Graduation Requirements and Academic Standards
The state board of education is developing new high school graduation requirements for Kentucky students. Under the proposal, graduates would have to complete a minimum of 22 credits in English, math, science, social studies, and other areas. They will also have to be proficient at math and reading skills, pass a civics exam, complete financial literacy instruction, and other requirements.
Ramsey says she’s glad state officials are reviewing the requirements. She says higher standards are needed to prepare young people to enter today’s workforce.
“A generation-plus ago, the high school diploma was sufficient for someone to go out and get a family-sustaining job. That’s no longer the case,” says Ramsey. “So we have to ensure that all of our students are graduating with a meaningful high school diploma.”
Kentucky’s official graduation rates are about 90 percent, but Innes says that’s misleading. He says the “effective graduation rate,” which the Bluegrass Institute touts as a more accurate measure of students being prepared to enter college or the workforce, is actually closer to 64 percent for white pupils and 32 percent for blacks.
“We’re disproportionately giving a lot more of our kids of color a diploma with a lot less education than we’re demanding from our white students, and we can’t live with that,” Innes says. “We have to do this better for our minority kids and I think we can do it.”

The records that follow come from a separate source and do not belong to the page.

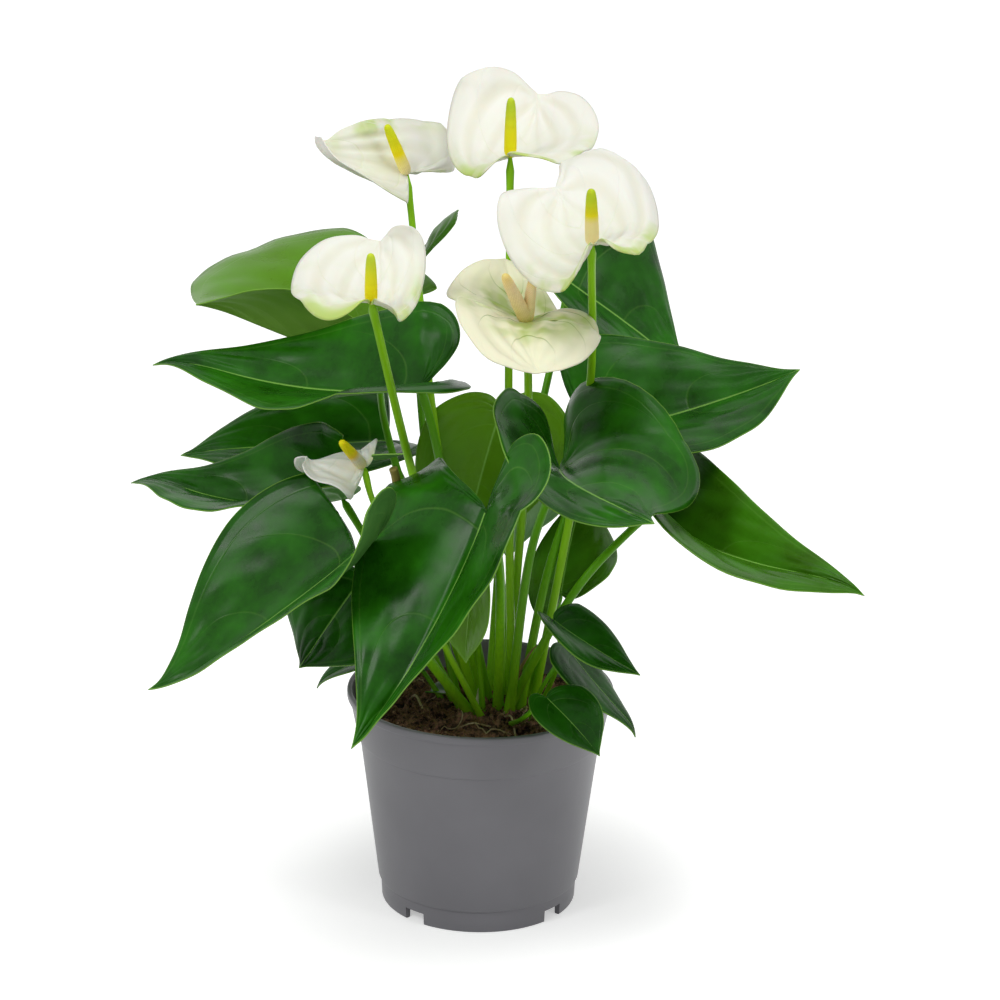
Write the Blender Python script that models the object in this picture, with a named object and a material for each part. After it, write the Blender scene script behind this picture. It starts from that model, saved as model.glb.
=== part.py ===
"""Potted anthurium: a round nursery pot of soil with twenty heart-shaped leaves and six flowers.

Units are metres in the scene and millimetres and degrees in the tables below. +Z is up, the pot
stands on z = 0 and its axis is the Z axis. The front of the plant looks along -Y.
"""
import math

import bmesh
import bpy
import numpy as np
from mathutils import Vector

for old in list(bpy.data.objects):
    bpy.data.objects.remove(old, do_unlink=True)

MM = 0.001
GAP = 0.4                # clearance between touching pieces, mm

# Pot, mm: (radius, height) pairs, the wall being one closed outline turned about Z.
POT_HEIGHT = 100.7
RIM_RADIUS = 60.0
LIP_HEIGHT = 3.6
LIP_OVERHANG = 1.3       # the lip stands out this far past the top of the band
LIP_LAND = 1.9           # width of the lip's flat top
EDGE_ROUND = 0.5
BAND_BOTTOM = 79.0       # height of the lower edge of the wide band under the lip
BAND_RADIUS = 55.3       # outer radius at that edge
BODY_TOP_RADIUS = 54.2
BODY_FOOT_RADIUS = 45.6
FOOT_HEIGHT = 10.4
FOOT_RADIUS = 44.0
FOOT_WALL = 2.4
FOOT_STEP = 0.3          # half the height of the step above the foot, and of the one under the band
WALL = 1.5
FLOOR_BOTTOM = 6.5
FLOOR_TOP = 8.5
POT_SEGMENTS = 48
NOTCHES = 4              # drainage notches through the foot ring
NOTCH_WIDTH = 10.5
NOTCH_HEIGHT = 5.5
NOTCH_CUT_DEPTH = 10.0   # the cutter reaches through the foot ring
NOTCH_START = 50.0       # bearing of the first notch, degrees from +X

# Soil, mm: a low mound that fills the pot.
SOIL_CROWN = 92.0
SOIL_EDGE = 88.0
SOIL_SPREAD = 27.0       # radius at which the mound has fallen to 60 % of its rise
SOIL_RINGS = (0, 9, 18, 28, 40)
SOIL_GAP = GAP + 0.2     # the turned wall's facets need a little more than the gap

LEAF_THICKNESS = 0.8
SPATHE_THICKNESS = 0.8
STEM_POINTS = 9          # points along a stem
STEM_END_GAP = 3.4       # a petiole ends this far short of its blade, mm
STEM_SIDE_GAP = 2.4      # and its last point is at least this far from the midrib's line
SPADIX_LIFT = 2.2        # a spadix starts this far above the spathe's base
PEDUNCLE_GAP = 3.4       # and a peduncle ends this far below it
SPADIX_SEGMENTS = 10
SEAM = 0.40              # share of the outline that belongs to the lobes behind the petiole
LOBE_END = -0.35         # the rise stays as it is beyond this, as a share of the midrib
LIFT_REACH = 0.3         # a lobe's lift is complete this far behind the base

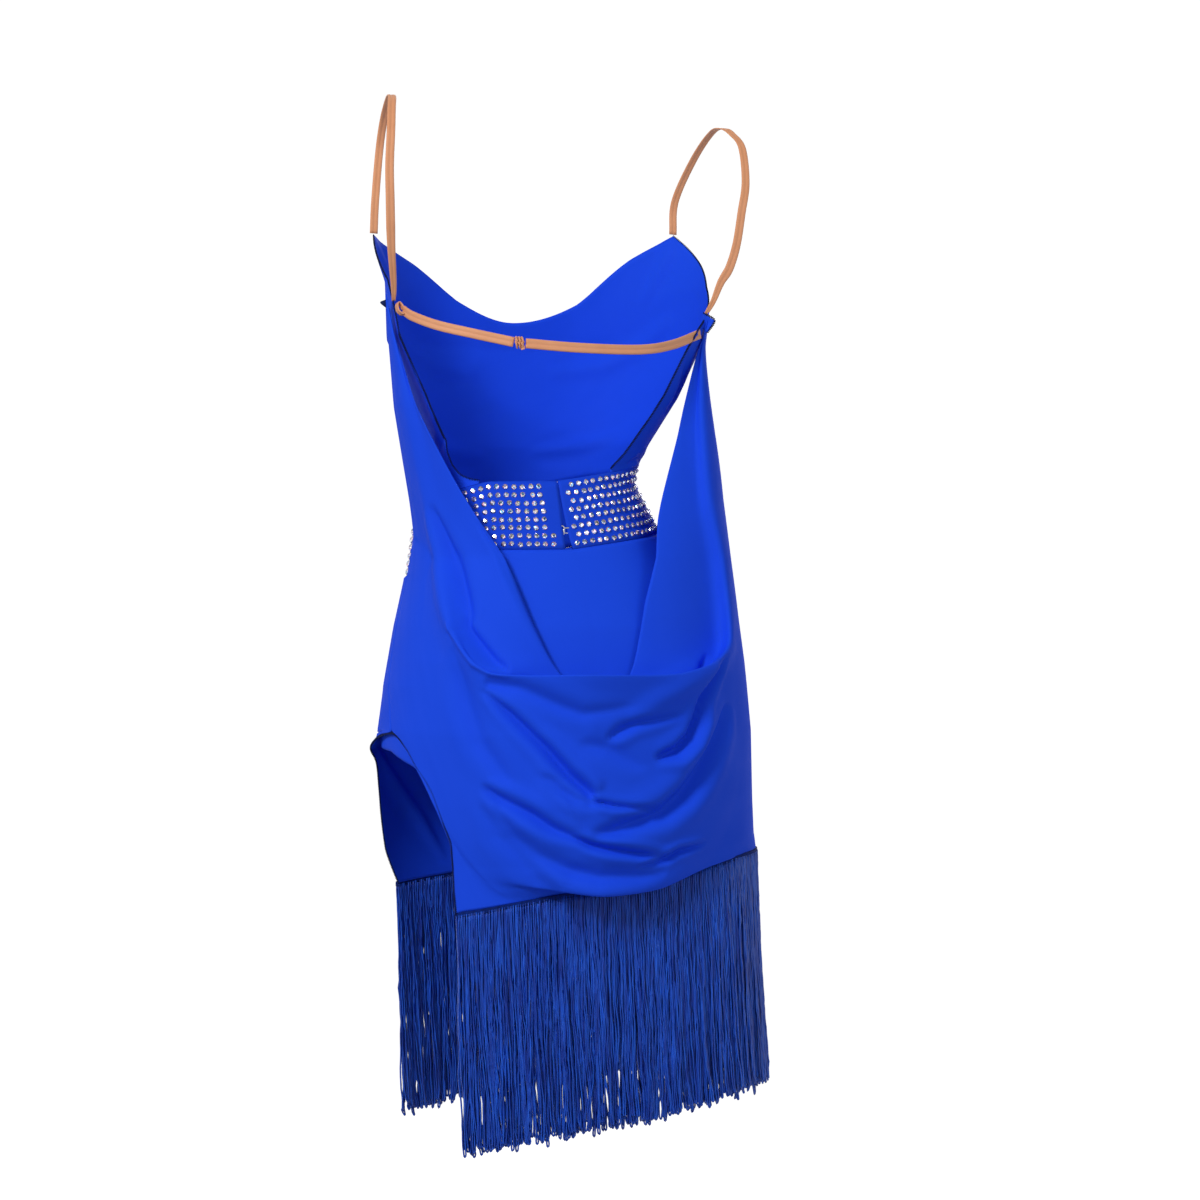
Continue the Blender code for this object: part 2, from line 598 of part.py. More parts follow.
def build():
    for old in list(bpy.data.objects):
        bpy.data.objects.remove(old, do_unlink=True)
    jersey = material("stretch_jersey", ROYAL_BLUE, 0.55)
    band = material("band_cloth", ROYAL_BLUE, 0.45)
    thread = material("fringe_thread", DEEP_BLUE, 0.5)
    elastic = material("nude_elastic", NUDE, 0.6)
    steel = material("hook_steel", STEEL, 0.35, 1.0)

    waistband(band)
    waistband_hook(steel)
    front_bodice(jersey)
    brief(jersey)
    gusset(jersey)
    front_skirt(jersey)
    cowl_drape(jersey)
    for name, places, front, back in (
            ("left_strap", LEFT_STRAP, 360 - STRAP_TURN_LEFT, 360 - LEFT_CORNER_TURN),
            ("right_strap", RIGHT_STRAP, STRAP_TURN_RIGHT, RIGHT_CORNER_TURN)):
        start, end = (oval(FIGURE, turn, bodice_upper(turn) + STRAP_END) for turn in (front, back))
        widths = [STRAP_WIDTH] * 4 + [GATHERED]
        ribbon(name, (start / MM, *places, end / MM), widths, (1, 0, 0), elastic)
    widths = [STRAP_WIDTH, STRAP_WIDTH]
    ribbon("back_strap_left", BACK_STRAP_LEFT, widths, (0, 0, 1), elastic, 12)
    ribbon("back_strap_right", BACK_STRAP_RIGHT, widths, (0, 0, 1), elastic, 16)
    knot(elastic)
    back_hem = [drape_point(k / 20, 1.0) for k in range(21)]
    fringe("back_fringe", back_hem, BACK_TAPE_DROP, LOCKS_BACK, thread)
    right = column(RIGHT_SEAM, FRONT_HEM[0][1]) + SKIRT_TAPE_INSET
    left = FRONT_HEM[-1][0] - SKIRT_TAPE_INSET
    turns = [right + (left - right) * k / 16 for k in range(17)]
    front_hem = [skirt_skin(turn, column(FRONT_HEM, turn) * MM) for turn in turns]
    fringe("front_fringe", front_hem, FRONT_TAPE_DROP, LOCKS_FRONT, thread)


build()
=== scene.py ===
"""Finish of a Latin dance dress that hangs as worn: jersey cloth with its creases, a stoned
waistband, ribbed elastic straps, overlock thread on the raw edges and a long thread fringe.

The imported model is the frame. Cloth pieces are thin shells on the forms that the solids have, in
metres, with the origin midway between the two shoulder points. A "turn" is an angle round the
body in degrees: 0 at the centre back (-Y), 90 at the wearer's right side, 180 at the front.
"""

import math

import bpy
import numpy as np
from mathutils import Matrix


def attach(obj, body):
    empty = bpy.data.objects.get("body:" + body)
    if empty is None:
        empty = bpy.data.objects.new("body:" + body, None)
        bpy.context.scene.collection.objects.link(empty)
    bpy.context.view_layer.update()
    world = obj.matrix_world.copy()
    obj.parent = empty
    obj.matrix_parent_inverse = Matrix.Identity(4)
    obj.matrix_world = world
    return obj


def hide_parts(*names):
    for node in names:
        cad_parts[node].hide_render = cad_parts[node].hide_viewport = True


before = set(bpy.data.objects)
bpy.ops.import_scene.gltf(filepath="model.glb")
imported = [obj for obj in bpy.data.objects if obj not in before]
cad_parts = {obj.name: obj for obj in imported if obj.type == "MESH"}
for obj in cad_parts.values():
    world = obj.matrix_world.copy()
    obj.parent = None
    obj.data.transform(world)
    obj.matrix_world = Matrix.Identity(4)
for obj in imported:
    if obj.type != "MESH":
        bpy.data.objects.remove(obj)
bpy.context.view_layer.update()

MM = 0.001
UP = np.array([0.0, 0.0, 1.0])
ASIDE = np.array([1.0, 0.0, 0.0])
ROUND = 6.283               # radians in a full wave
JERSEY_THICK = 1.0 * MM
LIE_OUT = 0.4 * MM          # middle of the close-fitting cloth outside FIGURE
OVER_BRIEF = 3.2 * MM       # how far the skirt and drape stay off it where they touch,
REST_EASE = 4 * MM          # and how softly they come to rest there
SEAM = 0.3 * MM
ROUNDNESS = 2.25            # exponent of the body's oval: 2 is an ellipse

# The close-fitting form that the bodice, band and brief lie on.
# height, centre x, centre y, half width, depth to the back, depth to the front, in mm
FIGURE = (
    (-90, -8.5, 5, 164.5, 85, 90),
    (-150, -9.5, 0, 143.5, 98, 108),
    (-200, -12.5, 0, 138.5, 96, 112),
    (-250, -13, 2, 116, 86, 98),
    (-290, -18.2, 5, 95.8, 80, 86),
    (-312, -25.1, 7, 91.7, 79, 85),
    (-325, -27, 8, 91.5, 79, 84),
    (-370, -19.3, 6, 107.3, 88, 90),
    (-410, -10.5, 3, 122.5, 100, 96),
    (-450, -5, 0, 138, 110, 99),
    (-500, -1, -3, 152, 117, 100),
    (-550, -1, -4, 157, 117, 100),
    (-600, 1, -4, 157, 113, 98),
    (-660, 2, -3, 152, 106, 96),
)

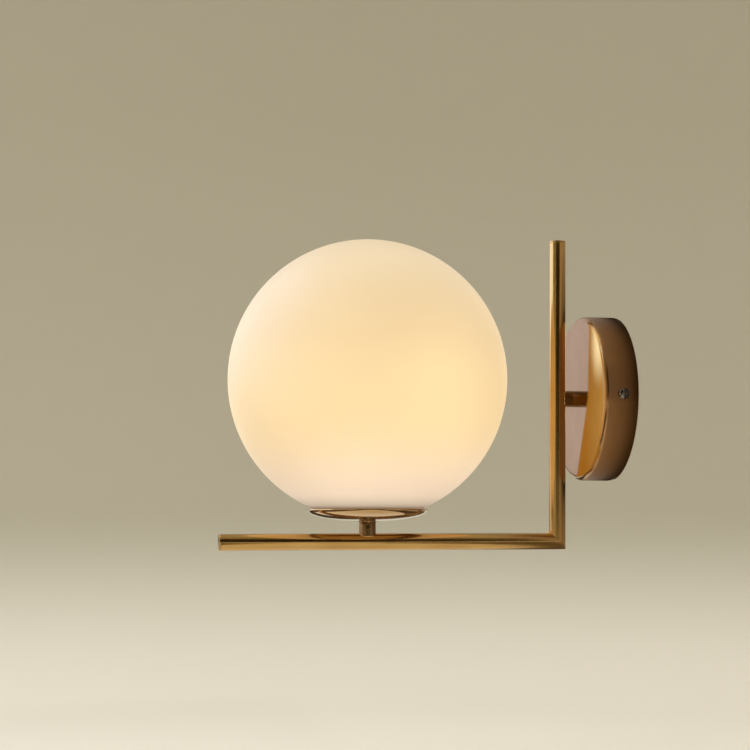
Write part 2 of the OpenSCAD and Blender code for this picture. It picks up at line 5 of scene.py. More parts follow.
import bmesh
import bpy
import numpy as np
from mathutils import Matrix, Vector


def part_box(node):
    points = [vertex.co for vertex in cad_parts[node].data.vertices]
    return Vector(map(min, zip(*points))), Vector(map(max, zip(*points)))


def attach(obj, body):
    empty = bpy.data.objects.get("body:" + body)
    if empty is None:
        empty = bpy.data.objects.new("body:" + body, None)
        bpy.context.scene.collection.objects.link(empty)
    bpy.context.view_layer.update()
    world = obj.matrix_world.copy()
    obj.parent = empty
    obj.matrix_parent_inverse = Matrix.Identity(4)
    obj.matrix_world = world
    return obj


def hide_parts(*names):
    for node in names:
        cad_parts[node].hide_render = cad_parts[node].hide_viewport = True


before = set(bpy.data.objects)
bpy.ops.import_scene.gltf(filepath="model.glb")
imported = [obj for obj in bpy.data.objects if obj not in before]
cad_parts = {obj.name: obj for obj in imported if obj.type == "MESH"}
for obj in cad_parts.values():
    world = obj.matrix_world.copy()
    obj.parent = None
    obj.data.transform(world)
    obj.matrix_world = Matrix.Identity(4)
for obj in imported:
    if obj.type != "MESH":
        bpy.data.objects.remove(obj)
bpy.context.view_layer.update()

bl_info = {
    "name": "Globe wall sconce",
    "version": (1, 0, 0),
    "blender": (4, 5, 0),
    "location": "3D View > Sidebar > Sconce",
    "description": "Builds a wall sconce with an opal globe on an L of brass tube",
    "category": "Add Mesh",
}

MM = 0.001

# Sizes that come from the frame

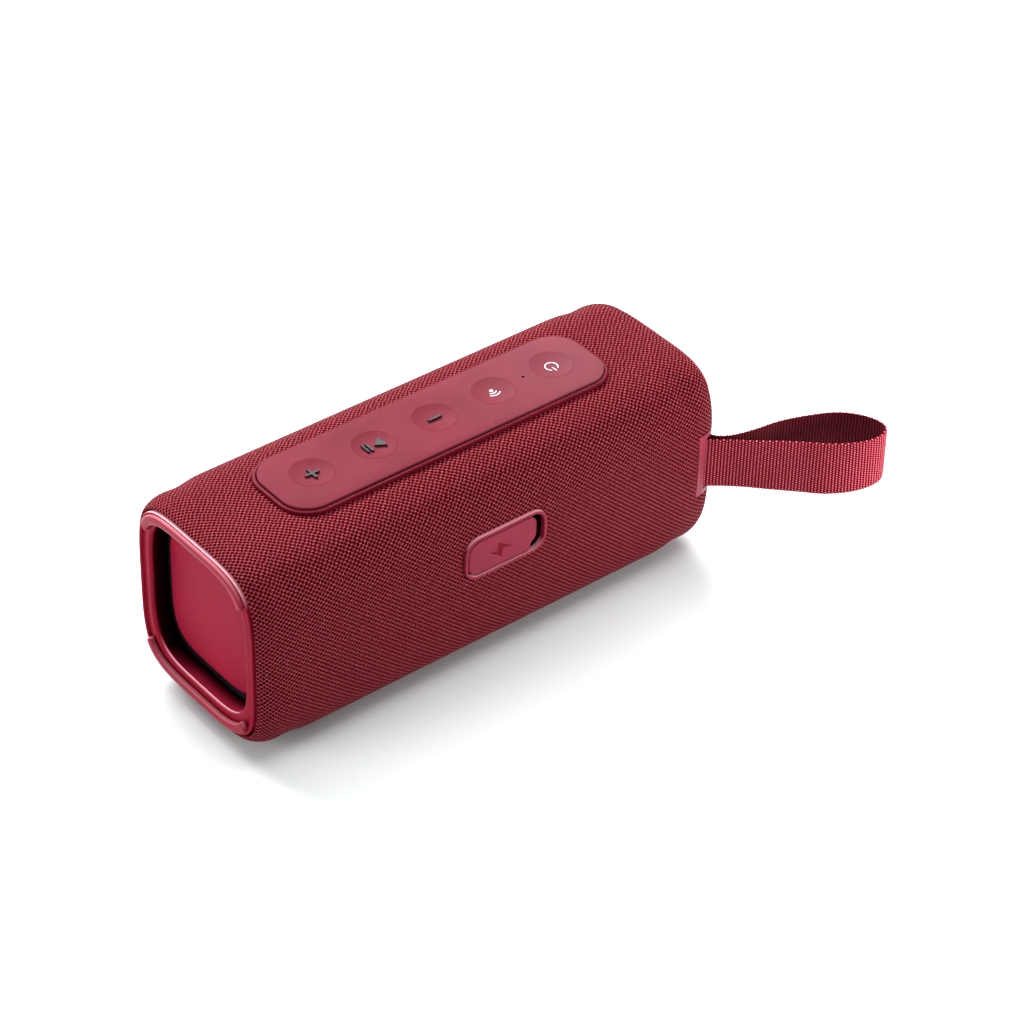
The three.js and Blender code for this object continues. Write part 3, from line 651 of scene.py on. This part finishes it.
def arc(radius, start, end, width, centre=(0, 0), steps=33):
    """A round path from one angle to another, in degrees, and its widths."""
    angle = np.radians(np.linspace(start, end, steps))
    path = np.stack([centre[0] + radius * np.cos(angle), centre[1] + radius * np.sin(angle)], -1)
    return path, np.full(steps, width)


wedge = straight((0.1, 0), (3.5, 0), 1.0, 15)[0], np.linspace(0.25, 5.2, 15)
dash = straight((-2.6, 0), (2.6, 0), 0.95)
MOULDED_RISE, PRINTED_RISE = 0.75, 0.05
MARKS = {
    "volume_up": (mark_black, MOULDED_RISE, [dash, straight((0, -2.6), (0, 2.6), 0.95)]),
    "play_pause": (mark_black, MOULDED_RISE, [
        straight((-3.5, -2.2), (-3.5, 2.2), 0.85), straight((-1.9, -2.2), (-1.9, 2.2), 0.85), wedge,
    ]),
    "volume_down": (mark_black, MOULDED_RISE, [dash]),
    "wireless": (mark_white, PRINTED_RISE, [
        arc(0.35, 0, 360, 0.7, (0, 1.3)), arc(1.6, 215, 325, 0.42, (0, 1.3)), arc(2.9, 225, 315, 0.42, (0, 1.3)),
    ]),
    "power": (mark_white, PRINTED_RISE, [arc(2.2, -55, 235, 0.4), straight((0, -2.8), (0, -0.4), 0.4)]),
}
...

The state is also implementing new academic standards that are meant to replace the Common Core Standards, which were unpopular among some lawmakers and interest groups.
Ramsey says educators and administrators are reviewing the language arts and math standards now. She says the new criteria must be rigorous and relevant for what students need to know and enable teachers to deliver deep learning in the classroom.
Innes says he’s yet to see much difference between the old Common Core and the new proposed state standards. He contends one problem with both sets of criteria is that they only say what students should know and be able to do, but they don’t say how well children should be able to perform those tasks.